I'm working today. Everyone else is off, but I'm working. But you know what? I'm not really too bitter about it. I mean, I didn't appreciate having to get up early this morning, but it's not like I had any big plans today or anything. I still have tomorrow off for Veteran's Day.
Last night, after Church, several of us went to Shimoda to see "The Matrix: Revolutions." Two words: don't bother. In my humble opinion, they should have left well enough alone with the first one. They tried to make this whole saga, and answer all these questions, but all they did, really, was deny there were any questions to answer. Also, if they make such a big deal about this being "the end," then there should be no hints at yet another sequel. And, above all, it just wasn't very entertaining. Enough of my criticizing.
As for the whole love situation, I'm really kind of clueless. There has been no interaction whatsoever in a week. I think there is some freak-outed-ness going on. I don't know what to do. I guess I'm just going to be patient.
Bible Study on Saturday went okay, I guess. I'm still really not comfortable with the whole thing.
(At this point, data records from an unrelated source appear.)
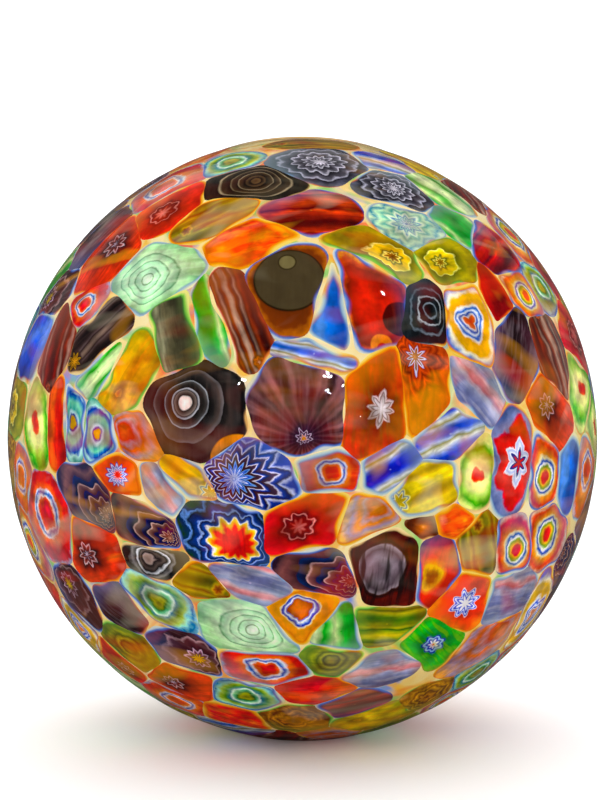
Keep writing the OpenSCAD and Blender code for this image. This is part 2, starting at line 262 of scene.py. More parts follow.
def pressSlices(nodeName, cane):
    # every slice of one cane as one clean mesh, with its own coordinates for the pattern
    verts, faces, caneAt, reachAt, lieAt = [], [], [], [], []
    rng = random.Random(nodeName)
    for out, east, north, rim in spreadSlices[nodeName]:
        middle, along, across, halfLong, halfWide = ownAxes(rim)
        eye = cane.get("eye", (0, 0))
        if "eyeAt" in cane:
            # a slice made on its own: its pattern stands upright
            along, across = np.array([0.0, 1.0]), np.array([-1.0, 0.0])
            pole = middle + np.array(cane["eyeAt"])
        else:
            flip = -1 if rng.random() < cane.get("turned", 0.5) else 1
            pole = middle + along * eye[0] * halfLong * flip + across * eye[1] * halfWide
        seed = rng.uniform(0, 60)
        sunk = rng.random() * sliceShape["sunk"]
        slicePlaces.append((out, (halfLong * halfWide) ** 0.5))
        rings = [pole[None]] + [pole + (rim - pole) * s for s in sliceRings]
        flat = np.concatenate(rings)
        # rings of pattern are round at the eye and take the slice's own outline towards the rim
        like = (halfLong / halfWide) ** 0.14
        oval = np.hypot((rim - pole) @ along / like, (rim - pole) @ across * like)
        oval = np.clip(oval / oval.mean(), 0.55, 1.3)
        rho = np.concatenate([[0]] + [s * ((1 - s * s) * oval + s * s) for s in sliceRings])
        edge = rimDistance(flat, rim)
        fall = np.clip(1 - edge / sliceShape["edgeRound"], 0, 1) ** 2 * sliceShape["edgeDrop"] + sunk
        first = len(verts)
        count = len(rim)
        for (x, y), drop in zip(flat, fall):
            side = math.hypot(x, y)
            up = math.sqrt((layerRadius / mm) ** 2 - side ** 2)
            spoke = (east * float(x) + north * float(y) + out * up).normalized()
            verts.append(ballCentre + spoke * (layerRadius - float(drop) * mm))
        for x, y in rim:
            up = math.sqrt((layerRadius / mm) ** 2 - x * x - y * y) - sliceShape["depth"]
            verts.append(ballCentre + (east * float(x) + north * float(y) + out * up) * mm)
        verts.append(ballCentre + (out * (layerRadius / mm - sliceShape["depth"])
                                   + east * float(pole[0]) + north * float(pole[1])) * mm)
        last = len(verts) - 1
        for k in range(count):
            n = (k + 1) % count
            faces.append((first, first + 1 + k, first + 1 + n))
            for step in range(len(sliceRings)):
                a = first + 1 + step * count
                faces.append((a + k, a + count + k, a + count + n, a + n))
            a = first + 1 + len(sliceRings) * count
            faces.append((a + k, last, a + n))
        every = np.concatenate([flat, rim, pole[None]])
        turned = np.stack([(every - pole) @ along, (every - pole) @ across, np.full(len(every), seed)], 1)
        lie = np.stack([(every - middle) @ along / halfLong, (every - middle) @ across / halfWide,
                        np.full(len(every), halfLong)], 1)
        rho = np.concatenate([rho, np.ones(count + 1)])
        edge = np.concatenate([edge, np.zeros(count + 1)])
        caneAt.append(turned)
        lieAt.append(lie)
        reachAt.append(np.stack([rho, edge, np.full(len(every), seed)], 1))
    mesh = bpy.data.meshes.new(nodeName + "_glass")
    mesh.from_pydata(verts, [], faces)
    for name, values in (("cane", caneAt), ("reach", reachAt), ("lie", lieAt)):
        layer = mesh.attributes.new(name, "FLOAT_VECTOR", "POINT")
        layer.data.foreach_set("vector", np.concatenate(values).astype(np.float32).ravel())
    mesh.shade_smooth()
    mesh.materials.append(caneGlass(cane))
    placeGlass(nodeName, mesh)


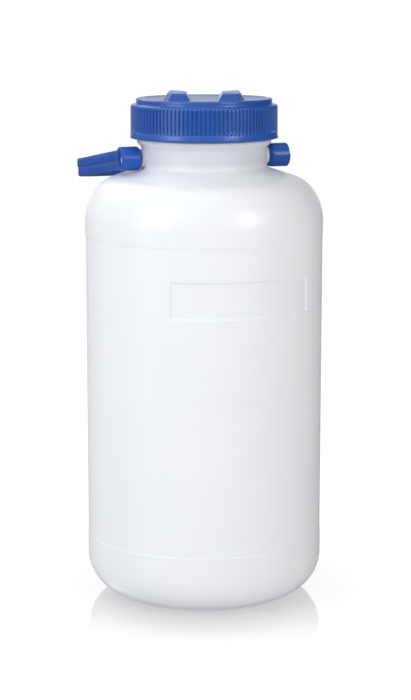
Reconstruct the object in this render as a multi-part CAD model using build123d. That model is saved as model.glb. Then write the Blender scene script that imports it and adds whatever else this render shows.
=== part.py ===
from build123d import *
import math
import os

# Wide-mouth round bottle of 5 litres with a screw cap, a sealing plug and a bail handle.
# Millimetres. The origin is on the bottle's axis in the plane it stands on. +Z is up, the
# moulded panel faces close to -Y, and the handle turns about a line parallel to X.

# Bottle body
BODY_R = 80.0
BODY_WALL = 2.2
BASE_CORNER_R = 27.0
BASE_BAND_TOP = 42.0        # the base insert of the mould stands proud up to here
UPPER_BAND_BOTTOM = 247.0   # the shoulder insert of the mould stands proud from here
BAND_PROUD = 0.3
STANDING_RING_WIDTH = 5.0
PUSH_UP_HEIGHT = 5.0
SHOULDER_TOP = 286.5        # where the ellipse of the corner would level out
SHOULDER_CORNER_WIDE = 24.0
SHOULDER_CORNER_TALL = 30.0
SHOULDER_CONE_DEG = 18.3    # the cone between the corner and the neck

# Neck
NECK_R = 42.2
NECK_WALL = 3.0
NECK_FILLET_R = 4.0
BEAD_R = 45.2
BEAD_BOTTOM = 307.3
BEAD_TOP = 311.6

# Moulded panel on the front
PANEL_ARC_DEG = 73.6
PANEL_TURN_DEG = 3.0        # the panel's middle lies this far round from -Y towards +X
PANEL_BOTTOM = 200.7
PANEL_TOP = 225.0
PANEL_DEPTH = 1.0
PANEL_BEVEL = 1.0

# Screw thread: right-handed, one start
THREAD_PITCH = 6.0
THREAD_TURNS = 1.6
THREAD_CREST_GAP = 0.5
NECK_THREAD_R = 44.6
NECK_THREAD_BOTTOM = 318.0
THREAD_ROOT_WIDTH = 2.4
THREAD_CREST_WIDTH = 1.2
THREAD_ROOT_SINK = 0.6

# Cap
CAP_BOTTOM = 312.0
CAP_TOP = 338.3
CAP_SKIRT_TOP = 334.2
CAP_BORE_R = 45.4
CAP_DISC_R = 45.7
CAP_PLATE = 2.2
CAP_BAND_TOP = 316.2
CAP_BAND_R = 49.6
CAP_RIB_R = 49.3
CAP_RIB_ROOT_R = 48.4
CAP_RIB_COUNT = 108
CAP_DISH_DEPTH = 0.7
CAP_DISH_R = 43.5
CAP_RECESS_R = 43.6
CAP_RETAINER_R = 42.8
CAP_RETAINER_HEIGHT = 0.8
CAP_RETAINER_GAP = 0.3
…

I keep telling myself that I'm going to give it just one more week, but obviously, I haven't followed through.
Since I'm not really even supposed to be here today, I think I'm going to skip out a little early and hit the gym. Brad and I are supposed to go onsen tonight, so that should be nice and relaxing. Plus, I have some major house cleaning to do because I guess I inadvertently invited a bunch of people to my house to watch movies tomorrow. That's okay, though. Maybe it will do me some good.
Okay, I'm going to finish up some work and take off. Take care. No worries. God Bless.